Tony Blinken did not limit his Russo-phobic commentary simply to the issue of unwanted houseguests. When asked during an interview on a Sunday morning talk show on January 9 whether he agreed that Russian President Vladimir Putin was seeking to restore the Soviet Union, Blinken answered: “I think that’s right… I think that’s one of President Putin’s objectives, and it is to re-exert a sphere of influence over countries that previously were part of the Soviet Union,” something that, Blinken added, was “unacceptable.”
First and foremost, as Russia has been making clear during its ongoing European security framework discussions with the US, NATO, and the OSCE this week, the issue of what is or isn’t acceptable when it comes to defining the scope and scale of Russian national security and related spheres of interest, is not something Moscow is willing to subordinate to Washington or its allies. Rather, it is a matter for Russia alone to decide.

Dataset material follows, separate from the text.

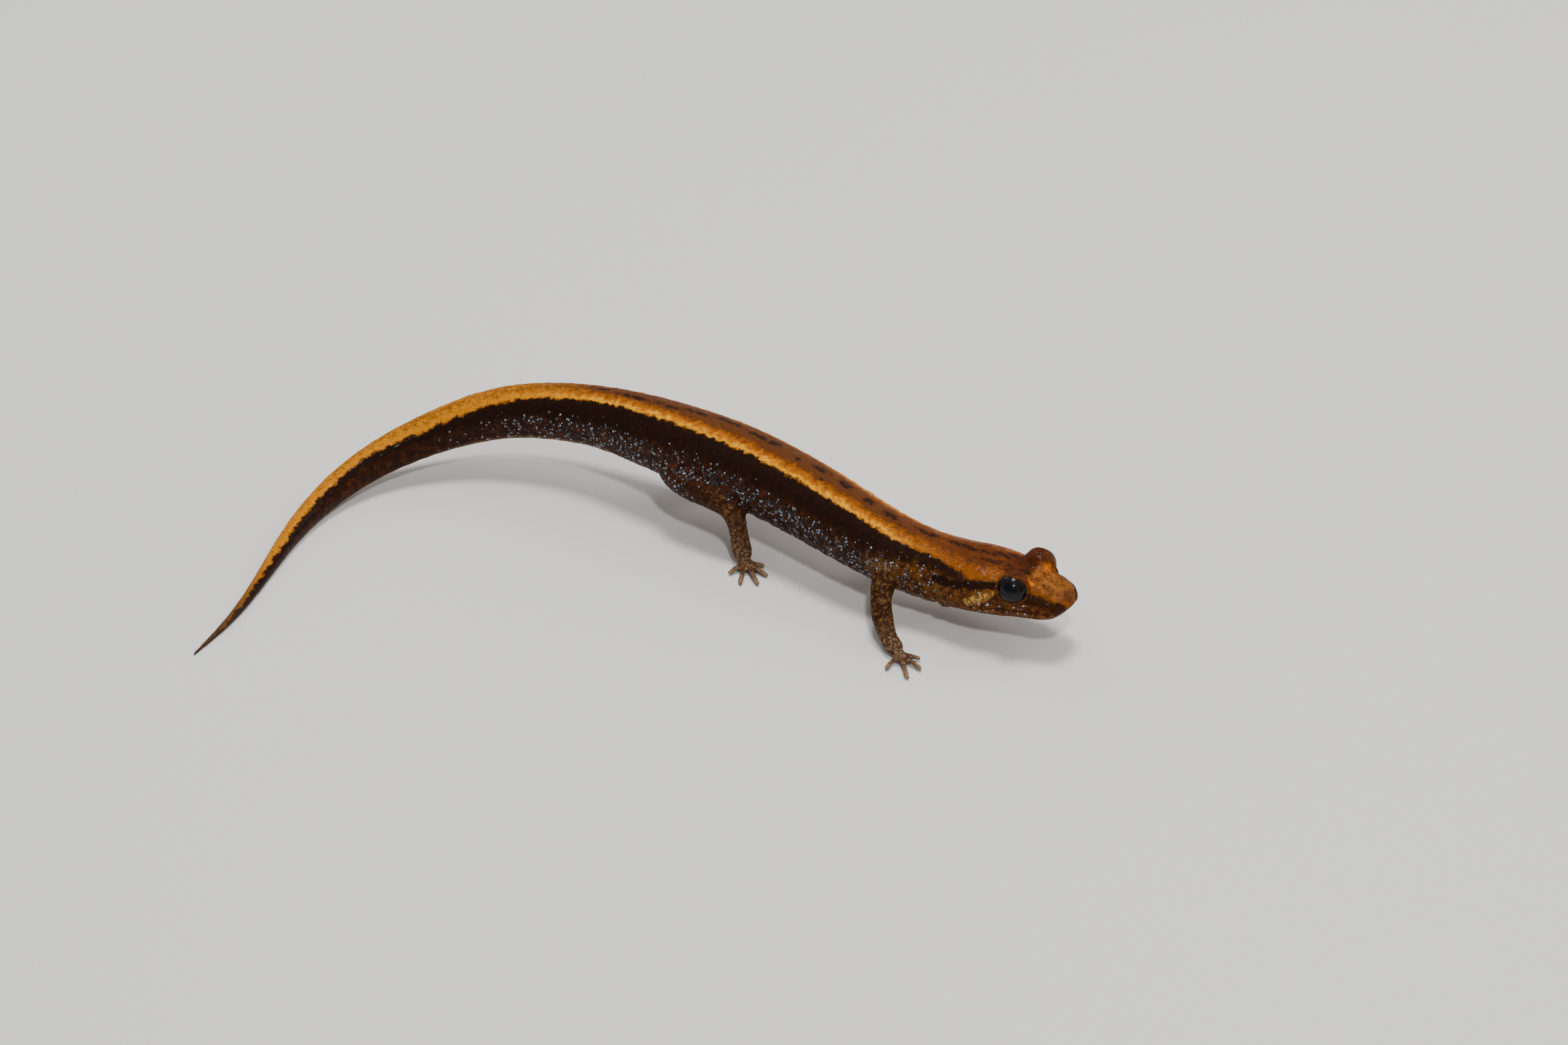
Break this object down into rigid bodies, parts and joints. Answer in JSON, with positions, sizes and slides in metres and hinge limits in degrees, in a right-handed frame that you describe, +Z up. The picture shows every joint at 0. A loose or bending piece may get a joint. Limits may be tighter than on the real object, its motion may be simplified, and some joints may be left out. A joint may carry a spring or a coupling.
{
  "type": "allegheny mountain dusky salamander, still life-size model",
  "caption": "Life-size dusky salamander standing still, with a striped back, bulging eyes and its tail laid in a curve.",
  "frame": {"origin": "middle of the bounding box at the floor under the feet and tail", "axes": "+X towards the head end, +Y towards the animal's left, +Z up"},
  "size_m": [0.0604, 0.031, 0.008],
  "materials": {
    "skin_back": "wet skin, brown-orange with dark mottles",
    "skin_tail": "wet skin, orange above and dark brown at the sides",
    "skin_legs": "wet skin, dark brown with grey-tan mottles",
    "eye": "glossy, near black"
  },
  "bodies": {
    "root": {"head": "skin_back", "neck": "skin_back", "torso": "skin_back", "tail_base": "skin_tail", "tail_middle": "skin_tail", "tail_end": "skin_tail", "eye_left": "eye", "eye_right": "eye", "foreleg_left": "skin_legs", "foreleg_right": "skin_legs", "forefoot_left": "skin_legs", "forefoot_right": "skin_legs", "hind_leg_left": "skin_legs", "hind_leg_right": "skin_legs", "hind_foot_left": "skin_legs", "hind_foot_right": "skin_legs"}
  },
  "joints": []
}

It is the US, not Russia, which is seeking to continuously breathe life into the Cold War relic that is the NATO alliance. The history of broken American promises when it comes to the issue of NATO expansion – “not one inch east” has a different meaning in Brussels than anywhere else, it seems.
The ostensibly “defensive” NATO alliance has been, since the end of the Cold War, used for almost exclusively offensive military action, much of which has taken place outside the geographic boundaries defined by the treaty. Whether it be intervention in the former Yugoslavia, the dismemberment of Serbia, intervention in Libya, supporting the US invasions of Iraq and Afghanistan, or sustaining the illegal presence of US forces in Syria, NATO has made itself an unwanted houseguest across the globe.
Truth be told, if it were not for NATO actively seeking to attract both Georgia and Ukraine to its roster, the events of 2008 and 2014 might have unfolded completely differently.
Tony Blinken’s comments about the suitability of Russia as a houseguest are as fact-free as any made by senior international statesmen in modern times. The reality is the US is the unwanted houseguest, habitually overstaying its welcome, sowing chaos, death, and destruction in its path.
Using this analogy, Russia could be seen as the emergency clean-up crew tasked with trying to clean up the mess that accrues in the wake of America’s foreign policy tornado. Tony Blinken and his boss, President Joe Biden, seem to have difficulty focusing on the real consequences of their words and deeds, as their gaze is constantly fixed on an artificial horizon that only they can see.
Unfortunately for Washington, the rest of the world knows the truth, and who is to blame for what. Blinken can continue uttering nonsense about Russia but, from such ignorance, does not sound policy come. This should be a lesson for any nation, especially those in Europe, who are looking to the US for sound guidance and leadership when it comes to solving the world’s problems.